(begin)

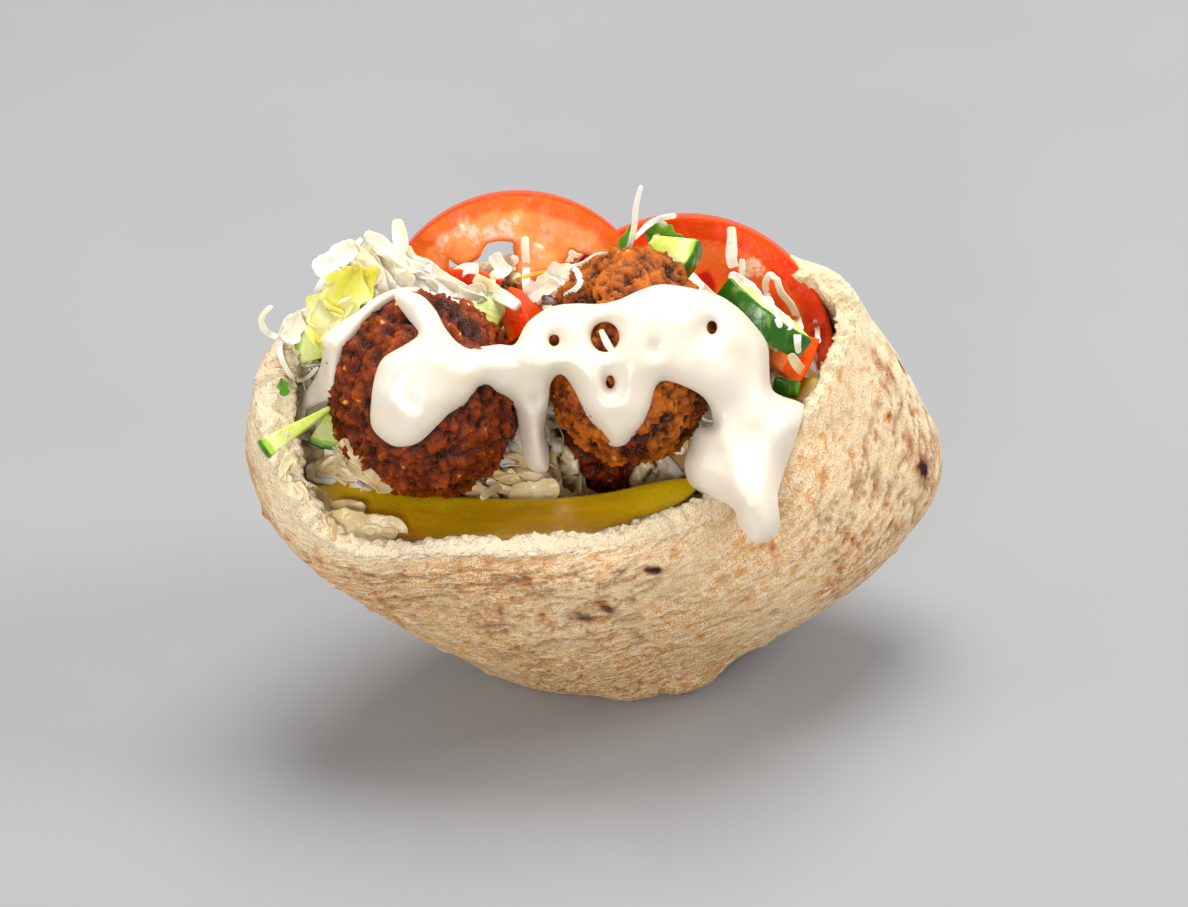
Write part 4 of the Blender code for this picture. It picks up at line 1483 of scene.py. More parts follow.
@dataclass
class PicklePlanks:
    """The pickle slices: planks with pointed ends that bend along their centre lines."""

    planks: tuple[Plank, ...] = (
        Plank(
            "pickle_front", ((-70, -18, 65.5), (-50, -25, 61), (-26, -27.5, 59), (0, -27, 60.5), (24, -20, 66)),
            15, 4.5,
        ),
        Plank("pickle_right", ((40, -10, 70), (47, -3, 74.5), (51, 4, 79)), 8, 3.5),
    )
    facing: Point = (0, -0.3, 0.95)
    finish: PickledCucumber = field(default_factory=PickledCucumber)
    rows: int = 150
    sides: int = 44

    def build(self) -> list[Thing]:
        """Returns the finished planks."""
        material = self.finish.build()
        return [dress(self._plank(plank), material, "pickle", plank.node) for plank in self.planks]

    def _plank(self, plank: Plank) -> Thing:
        """Rounded flat sections along the line, narrowing to both tips."""
        share = np.linspace(0.002, 0.998, self.rows)
        centre = smooth_through(plank.line, share)
        facing = unit(np.array(self.facing))
        across = unit(np.cross(facing, unit(np.gradient(centre, axis=0))))
        taper = np.maximum(0.05, np.sqrt(np.clip(1 - (2 * share - 1) ** 2, 0, 1)))
        angle = np.linspace(0, TAU, self.sides, endpoint=False)
        wide = raised_to(np.cos(angle), 0.75) * plank.width / 2
        tall = raised_to(np.sin(angle), 0.55) * plank.thickness / 2
        grid = centre[:, None] + taper[:, None, None] * (
            across[:, None] * wide[None, :, None] + facing[None, None] * tall[None, :, None]
        )
        grid = grid[:, ::-1] * MM
        outward = grid_normals(grid)
        grid = grid + outward * (fractal(grid, 9 * MM, 3, 401) * 0.35 * MM)[..., None]
        obj = mesh_object(plank.node + "_sliced", *closed_form(grid))
        reach = np.broadcast_to(np.cos(angle)[::-1], grid.shape[:2])
        reach = reach + 0.25 * fractal(grid, 8 * MM, 2, 411)
        paint(obj, "far_edge", np.append(smooth_step(0.0, 1.0, -reach).ravel(), (0.5, 0.5)))
        # painted light: paler along the near edge and towards the plank's end
        lit = np.maximum(smooth_step(0.2, 1.0, reach), 0.7 * smooth_step(0.72, 0.95, share)[:, None])
        paint(obj, "near_edge", np.append(lit.ravel(), (0.5, 0.5)))
        return obj


# ---------------------------------------------------------------- ribbons, leaves and flakes
@dataclass(frozen=True)
class Strand:
    """One listed shred, in mm.

    Each place is (across, up) on the table plane with a third number: its y, or for a laid
    shred how far it stands off what is under it.
    """

    places: tuple[Point, ...]
    width: float
    thickness: float = 0.55
    tilt: float = 0.0
    twist: float = 0.6
    laid: bool = False


def laid(width: float, thickness: float, twist: float, *places: Point) -> Strand:
    """A strand that lies on what is under it."""
    return Strand(places, width, thickness, twist=twist, laid=True)


STRAND_ROWS = 14  # to each of its places
STRAND_SIDES = 12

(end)

__Goal of the exercise__.
Write out the listing's lines exactly, from its first line through the line that contains "plank in self.planks]", and stop there.

__Written answer__.
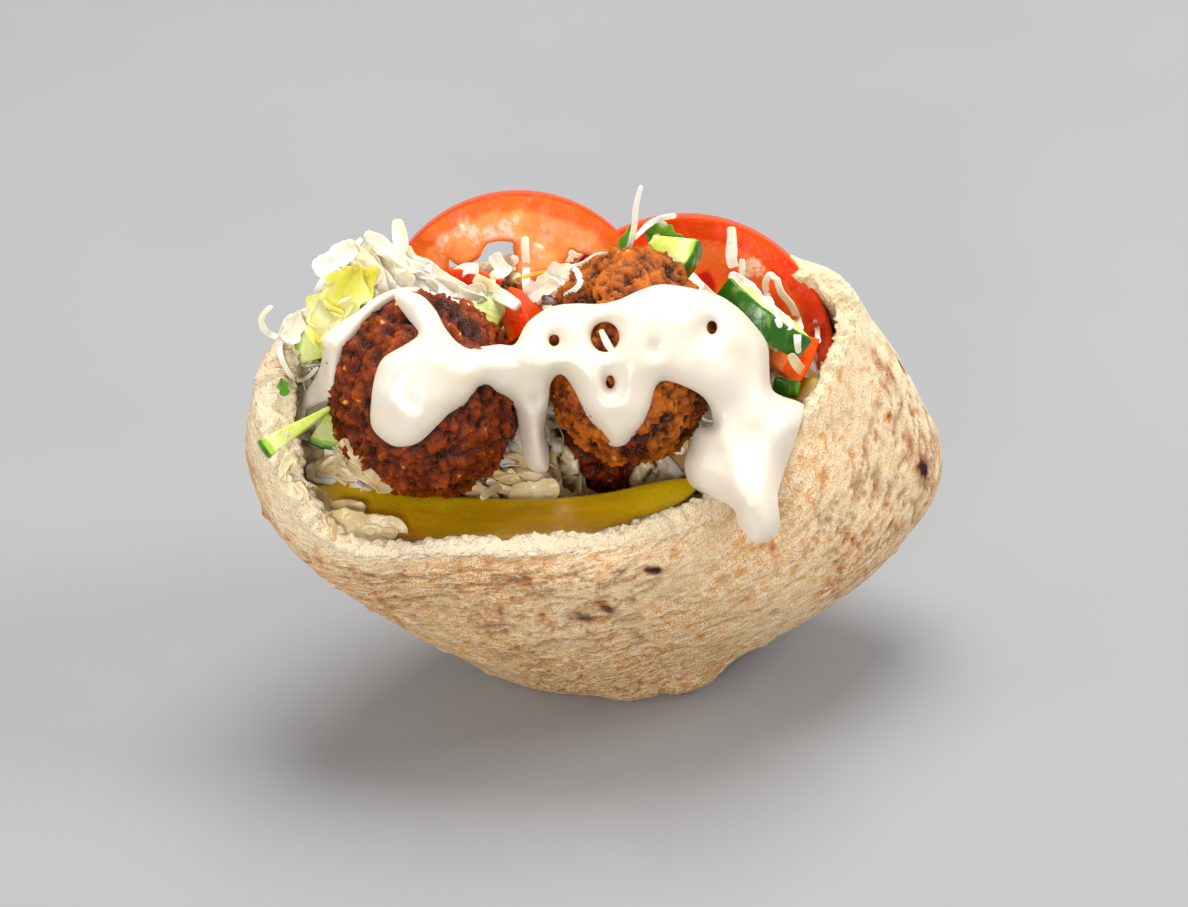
Write part 4 of the Blender code for this picture. It picks up at line 1483 of scene.py. More parts follow.
@dataclass
class PicklePlanks:
    """The pickle slices: planks with pointed ends that bend along their centre lines."""

    planks: tuple[Plank, ...] = (
        Plank(
            "pickle_front", ((-70, -18, 65.5), (-50, -25, 61), (-26, -27.5, 59), (0, -27, 60.5), (24, -20, 66)),
            15, 4.5,
        ),
        Plank("pickle_right", ((40, -10, 70), (47, -3, 74.5), (51, 4, 79)), 8, 3.5),
    )
    facing: Point = (0, -0.3, 0.95)
    finish: PickledCucumber = field(default_factory=PickledCucumber)
    rows: int = 150
    sides: int = 44

    def build(self) -> list[Thing]:
        """Returns the finished planks."""
        material = self.finish.build()
        return [dress(self._plank(plank), material, "pickle", plank.node) for plank in self.planks]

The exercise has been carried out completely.